Dawn Hiltner, an NJEA spokesperson, continues in the APP:


She said many people think they know what teaching will be like because they went to school, but they don't really understand the work involved. She said lack of support can lead teachers to leave on their own, but some might not have been cut out for the job.
"Sometimes it is self-selection," she said. "They realize it isn't what they expected, and move on to other fields."
Under the current system, teachers have few job protections during their first three years. If their contracts are not renewed, there is no public vote or notification, so the issue does not get much attention. School boards only approve hirings.
Richard Bozza, executive director of the New Jersey Association of School Administrators, said the public doesn't realize how many teachers don't make it past their first or second year because it is not something that is publicized.
"There is a lot of turnover in the first three years," he said, "especially for teachers coming in through the alternate route."
You know, you'd think that maybe the blowhards who go on and on about "jobs for life" would have looked into this by now. But Hiltner nails it: everyone's been to school, so everyone thinks they know how it works. I find that amazing: I've flown quite a bit, but I wouldn't pretend to know how to pilot a plane. This attitude is yet another by-product of business and political leaders holding teachers in such low regard, instead of treating us like professionals.


The alternate route allows college graduates to get their teacher training while they begin working in the field. A 2008 state Department of Education report says about a third of all newly hired teachers come in through the alternate route. Half of them teach in urban districts.
The NJASA had recommended awarding renewable tenure every five years, which would still hold teachers accountable over the life of their careers.
If a contract isn't renewed, and there isn't an appeal process to an outside source, than it's not tenure. And it will be subject to the same political meddling and cronyism as in other government jobs with no civil service protections.

The answer to all of this is so obvious: streamline the process. Cap the time for appeals: 90 days would probably do it. Put the cases before administrative judges or arbitrators. Standardize procedures. Require reviews from multiple administrators.

But that wouldn't destroy the union, which is the ultimate goal.
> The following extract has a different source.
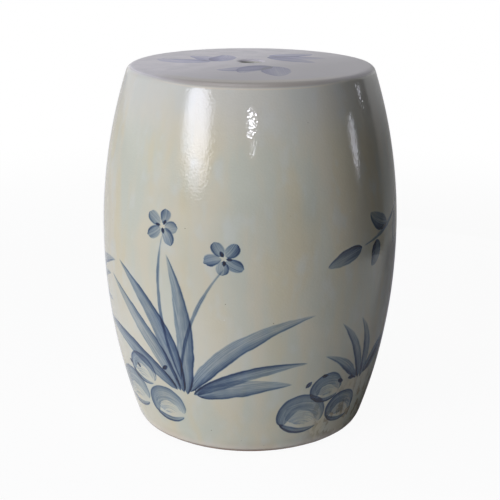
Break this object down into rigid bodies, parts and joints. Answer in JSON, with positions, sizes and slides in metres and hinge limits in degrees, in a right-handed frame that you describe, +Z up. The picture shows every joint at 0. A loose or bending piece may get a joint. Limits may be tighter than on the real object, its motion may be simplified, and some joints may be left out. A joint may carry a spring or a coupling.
{
  "type": "garden stool",
  "caption": "Barrel-shaped glazed ceramic garden stool with a gently crowned round seat, a finger hole in its middle, a hollow curved wall and a turned-in open foot.",
  "frame": {"origin": "on the floor, at the middle of the foot ring", "axes": "+Z up along the barrel's axis; -Y towards the side that the picture shows"},
  "size_m": [0.3699, 0.37, 0.4569],
  "materials": {
    "clay": "unglazed stoneware, matt",
    "foot_clay": "unglazed stoneware flashed reddish brown, matt",
    "lute": "fired slip, matt",
    "coil_clay": "unglazed stoneware, thumbed, matt",
    "glaze": "glossy clear grey-green glaze over blue brushwork"
  },
  "bodies": {
    "root": {"seat_disc": "clay", "upper_drum": "clay", "lower_drum": "clay", "foot_ring": "foot_clay", "seat_lute": "lute", "belly_lute": "lute", "foot_lute": "lute", "seat_coil": "coil_clay", "foot_coil": "coil_clay", "belly_band": "coil_clay", "glaze_coat": "glaze"}
  },
  "joints": []
}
Surveys by the National Education Association have found that as many as half of all teachers leave within the first five years, but many do so for family or economic reasons, not because they were fired.
A National Center for Education Statistics survey says 9 percent of public school teachers with one to three years of experience who taught in 2007-08 left teaching in 2008-09. About 5 percent of them left because their contracts were not renewed.
In a 2009 survey of teachers by Public Agenda, 70 percent of teachers said they planned to make teaching their career, and 7 percent said they planned to leave. Ninety percent said the job is so demanding they are surprised more people don't burn out.
Guenther cited that only 17 teachers had actually been fired through the tenure process over the last decade as an indication that the current system is broken.
Hiltner said ineffective tenured teachers do leave the job but will usually do so on their own before tenure charges are filed, which is why it seem so few are fired.
"We are not in the business of protecting bad teachers," she said. "But there should be protection for teachers so they cannot be arbitrarily punished."
Guenther said the governor's proposals still provide that protection, as long as teachers continue to do a good job.
"What's most important is that once they do get tenure, they continue to be effective," he said.
That's wrong: what's most important is to have a corps of effective teachers. If you remove tenure protections, you are trading the possibility of retaining a bad teacher for the near-certainty of firing a good ones who don't play along with political machines. Tenure doesn't just protect teachers; it protects children and taxpayers.

The tenure system needs tweaking, but it is not the primary problem with our education system. The largest problem with our schools is the politicians who don't treat teachers like professionals.

BTW, big props to the APP for reporting on this.

4 comments:

Ms. M. Brubaker said...

Without tenure, I will become an ineffective teacher. I will not challenge my students, I will not take risks, I will not do things unpopular for the sake of my student's growth. I will do nothing to upset the administration, who might not like the color of my lipstick, or my style of shoe. I have seen this already, getting an 'ineffective' mark on my evaluation, because 3 students decided to misbehave, and didn't respond to my 'gentle reminders.' As a worker bee, I will do my job, and my students will suffer.

Duke said...

Well said, Marlene.

Teacher Mom said...

I have NO problem being evaluated. Bring it on, you can evaluate me every week if you want. A problem though comes from those who want to base evaluations, and subsequently tenure, on test scores. I think Shanker mostly proved that three years of rising tests scores in a row is almost a statistical impossibility. What do you think my test scores look like only knowing that I work with special needs children in the worst neighborhoods of the inner city? We recently had a gang shooting on our block DURING SCHOOL HOURS if that gives you an idea. Knowing absolutely nothing about me, my experience or my previous evaluations, what do you think my test scores look like? My students DO make tremendous progress every year, but if all you are looking at is their scores on the state test, it's progress you would never notice.

Anonymous said...

Note - FYI _ This story appeared in The Press of Atlantic City, not the Asbury Park Press.